WHAT IS BEING ASKED
Output a verbatim copy of the data, cut off after the line that contains "hollow_t = 1.6; // [1:0.1:2.4]".

───── ENTRIES SHOWN

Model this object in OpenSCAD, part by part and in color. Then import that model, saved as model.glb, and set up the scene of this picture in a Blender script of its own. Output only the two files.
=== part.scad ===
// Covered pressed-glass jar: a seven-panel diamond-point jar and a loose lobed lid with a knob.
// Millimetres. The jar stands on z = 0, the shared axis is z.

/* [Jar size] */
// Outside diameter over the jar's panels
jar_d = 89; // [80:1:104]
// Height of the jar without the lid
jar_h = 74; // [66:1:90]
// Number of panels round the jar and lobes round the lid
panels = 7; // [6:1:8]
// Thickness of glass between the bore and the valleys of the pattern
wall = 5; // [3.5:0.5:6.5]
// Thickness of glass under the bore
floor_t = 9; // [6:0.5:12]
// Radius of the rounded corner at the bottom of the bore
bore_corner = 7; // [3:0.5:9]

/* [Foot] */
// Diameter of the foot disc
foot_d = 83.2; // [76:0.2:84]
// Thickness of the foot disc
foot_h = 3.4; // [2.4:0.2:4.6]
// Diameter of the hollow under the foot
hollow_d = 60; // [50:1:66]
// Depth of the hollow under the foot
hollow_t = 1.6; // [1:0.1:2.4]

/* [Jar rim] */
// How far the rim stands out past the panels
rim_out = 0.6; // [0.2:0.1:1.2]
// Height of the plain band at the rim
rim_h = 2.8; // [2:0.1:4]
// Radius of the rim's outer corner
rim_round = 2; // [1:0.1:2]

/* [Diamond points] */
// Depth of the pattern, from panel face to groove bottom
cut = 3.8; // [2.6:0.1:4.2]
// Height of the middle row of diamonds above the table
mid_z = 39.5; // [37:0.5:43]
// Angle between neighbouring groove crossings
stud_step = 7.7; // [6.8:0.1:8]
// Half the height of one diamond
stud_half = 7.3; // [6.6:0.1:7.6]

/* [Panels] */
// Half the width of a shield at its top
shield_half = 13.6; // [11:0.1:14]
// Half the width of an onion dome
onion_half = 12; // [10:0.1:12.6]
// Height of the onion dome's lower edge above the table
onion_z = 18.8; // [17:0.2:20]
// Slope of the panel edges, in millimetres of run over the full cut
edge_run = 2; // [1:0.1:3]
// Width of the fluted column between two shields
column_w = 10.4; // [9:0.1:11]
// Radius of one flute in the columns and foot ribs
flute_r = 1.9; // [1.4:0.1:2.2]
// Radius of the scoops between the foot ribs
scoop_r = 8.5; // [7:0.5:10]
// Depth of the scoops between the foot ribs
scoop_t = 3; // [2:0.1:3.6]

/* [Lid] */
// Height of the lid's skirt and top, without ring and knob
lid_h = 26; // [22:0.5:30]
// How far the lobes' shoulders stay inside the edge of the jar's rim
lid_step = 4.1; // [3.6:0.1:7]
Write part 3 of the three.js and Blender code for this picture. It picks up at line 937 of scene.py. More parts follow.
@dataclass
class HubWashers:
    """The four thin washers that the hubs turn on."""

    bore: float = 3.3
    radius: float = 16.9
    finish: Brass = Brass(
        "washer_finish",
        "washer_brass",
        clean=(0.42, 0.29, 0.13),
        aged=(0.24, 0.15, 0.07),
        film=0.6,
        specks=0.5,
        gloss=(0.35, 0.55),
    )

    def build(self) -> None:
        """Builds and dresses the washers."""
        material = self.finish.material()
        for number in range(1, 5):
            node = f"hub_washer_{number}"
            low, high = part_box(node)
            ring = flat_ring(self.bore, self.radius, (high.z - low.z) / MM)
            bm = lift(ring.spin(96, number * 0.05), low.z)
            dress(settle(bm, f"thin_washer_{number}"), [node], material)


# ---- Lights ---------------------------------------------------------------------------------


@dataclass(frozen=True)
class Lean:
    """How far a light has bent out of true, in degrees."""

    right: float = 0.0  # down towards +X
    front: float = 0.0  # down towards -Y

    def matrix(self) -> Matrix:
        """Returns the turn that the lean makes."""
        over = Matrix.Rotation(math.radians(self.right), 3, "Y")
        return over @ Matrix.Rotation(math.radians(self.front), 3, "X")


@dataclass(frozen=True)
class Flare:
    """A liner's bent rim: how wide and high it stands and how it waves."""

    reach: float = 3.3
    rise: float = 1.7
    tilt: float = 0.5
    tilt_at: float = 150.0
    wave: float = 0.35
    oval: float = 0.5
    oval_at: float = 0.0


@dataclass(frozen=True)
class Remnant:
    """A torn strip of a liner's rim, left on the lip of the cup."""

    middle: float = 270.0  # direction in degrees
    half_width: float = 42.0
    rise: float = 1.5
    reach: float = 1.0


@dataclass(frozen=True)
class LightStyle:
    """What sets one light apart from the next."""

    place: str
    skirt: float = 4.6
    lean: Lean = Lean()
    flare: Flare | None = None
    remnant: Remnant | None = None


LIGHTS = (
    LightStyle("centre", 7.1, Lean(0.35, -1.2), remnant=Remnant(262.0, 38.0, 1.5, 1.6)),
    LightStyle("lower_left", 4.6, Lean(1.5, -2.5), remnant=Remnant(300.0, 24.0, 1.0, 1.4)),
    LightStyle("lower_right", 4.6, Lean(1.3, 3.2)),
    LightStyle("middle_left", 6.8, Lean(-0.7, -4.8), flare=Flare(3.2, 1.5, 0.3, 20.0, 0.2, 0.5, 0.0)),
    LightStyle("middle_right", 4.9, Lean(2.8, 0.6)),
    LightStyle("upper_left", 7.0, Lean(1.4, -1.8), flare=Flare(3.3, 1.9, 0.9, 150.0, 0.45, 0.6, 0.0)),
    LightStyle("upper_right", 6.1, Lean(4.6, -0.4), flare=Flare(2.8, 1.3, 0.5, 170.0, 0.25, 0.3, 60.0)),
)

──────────

EXPECTED ANSWER
Model this object in OpenSCAD, part by part and in color. Then import that model, saved as model.glb, and set up the scene of this picture in a Blender script of its own. Output only the two files.
=== part.scad ===
// Covered pressed-glass jar: a seven-panel diamond-point jar and a loose lobed lid with a knob.
// Millimetres. The jar stands on z = 0, the shared axis is z.

/* [Jar size] */
// Outside diameter over the jar's panels
jar_d = 89; // [80:1:104]
// Height of the jar without the lid
jar_h = 74; // [66:1:90]
// Number of panels round the jar and lobes round the lid
panels = 7; // [6:1:8]
// Thickness of glass between the bore and the valleys of the pattern
wall = 5; // [3.5:0.5:6.5]
// Thickness of glass under the bore
floor_t = 9; // [6:0.5:12]
// Radius of the rounded corner at the bottom of the bore
bore_corner = 7; // [3:0.5:9]

/* [Foot] */
// Diameter of the foot disc
foot_d = 83.2; // [76:0.2:84]
// Thickness of the foot disc
foot_h = 3.4; // [2.4:0.2:4.6]
// Diameter of the hollow under the foot
hollow_d = 60; // [50:1:66]
// Depth of the hollow under the foot
hollow_t = 1.6; // [1:0.1:2.4]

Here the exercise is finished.